* _SHORT EXERCISE_: Identify the lines that include the word "hinge", then copy all of them.

--- START OF COLLECTED DATA ---

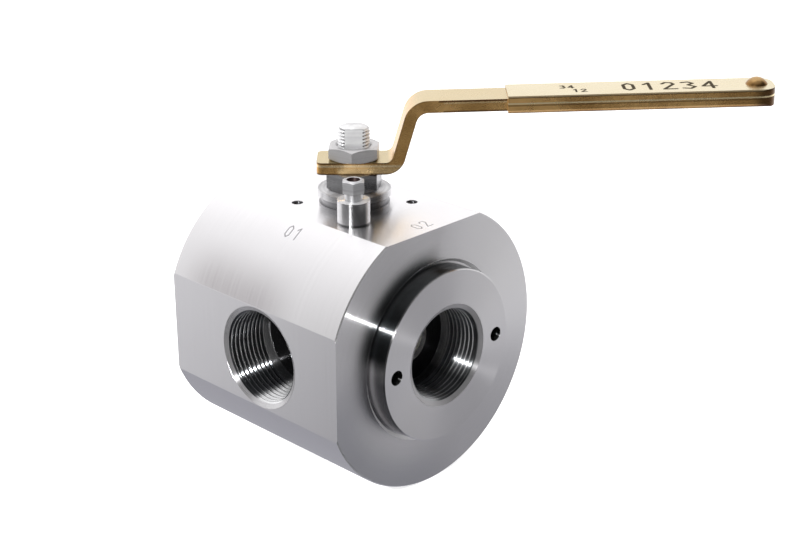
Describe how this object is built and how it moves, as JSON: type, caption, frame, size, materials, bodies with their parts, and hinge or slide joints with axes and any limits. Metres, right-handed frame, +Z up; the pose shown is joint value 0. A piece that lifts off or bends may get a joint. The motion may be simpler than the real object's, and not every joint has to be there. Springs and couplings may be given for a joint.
{
  "type": "four-way ball valve",
  "caption": "High pressure multiway ball valve turned from round bar, with threaded ports, a screwed end connector and a cranked hand lever.",
  "frame": {"origin": "centre of the actuator pad on the top flat, on the stem axis", "axes": "+Z up the stem, +X out of the screwed end connector, -Y out of the port in the milled side flat"},
  "size_m": [0.1865, 0.1885, 0.1736],
  "materials": {
    "turned_steel": "fine turned and milled stainless steel",
    "plated_steel": "bright zinc-plated steel",
    "dark_steel": "dark steel",
    "polished_ball": "polished",
    "lever_gold": "yellow passivated zinc plating, satin",
    "seat_plastic": "matte",
    "seal_rubber": "matte"
  },
  "bodies": {
    "housing": {"body": "turned_steel", "end_connector": "turned_steel", "connector_seal": "seal_rubber", "seat_end": "seat_plastic", "seat_back_end": "seat_plastic", "seat_left": "seat_plastic", "seat_right": "seat_plastic", "seat_seal_end": "seal_rubber", "seat_seal_back": "seal_rubber", "seat_seal_left": "seal_rubber", "seat_seal_right": "seal_rubber", "thrust_washer": "seat_plastic", "wear_ring": "dark_steel", "stop_sleeve_front": "turned_steel", "stop_screw_front": "plated_steel", "stop_sleeve_rear": "turned_steel", "stop_screw_rear": "plated_steel"},
    "spindle": {"stem": "plated_steel", "ball": "polished_ball", "stem_seal_lower": "seal_rubber", "stem_seal_upper": "seal_rubber", "cover_disc": "plated_steel", "lower_nut": "plated_steel", "lever": "lever_gold", "grip": "lever_gold", "grip_rivet": "lever_gold", "lever_nut": "plated_steel"}
  },
  "joints": [
    {"name": "lever_turn", "type": "hinge", "parent": "housing", "child": "spindle", "pos_m": [0, 0, 0], "axis": [0, 0, 1], "range_deg": [-45, 45]}
  ]
}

--- END OF COLLECTED DATA ---

* _RESULT OF THE EXERCISE_:
Describe how this object is built and how it moves, as JSON: type, caption, frame, size, materials, bodies with their parts, and hinge or slide joints with axes and any limits. Metres, right-handed frame, +Z up; the pose shown is joint value 0. A piece that lifts off or bends may get a joint. The motion may be simpler than the real object's, and not every joint has to be there. Springs and couplings may be given for a joint.
    {"name": "lever_turn", "type": "hinge", "parent": "housing", "child": "spindle", "pos_m": [0, 0, 0], "axis": [0, 0, 1], "range_deg": [-45, 45]}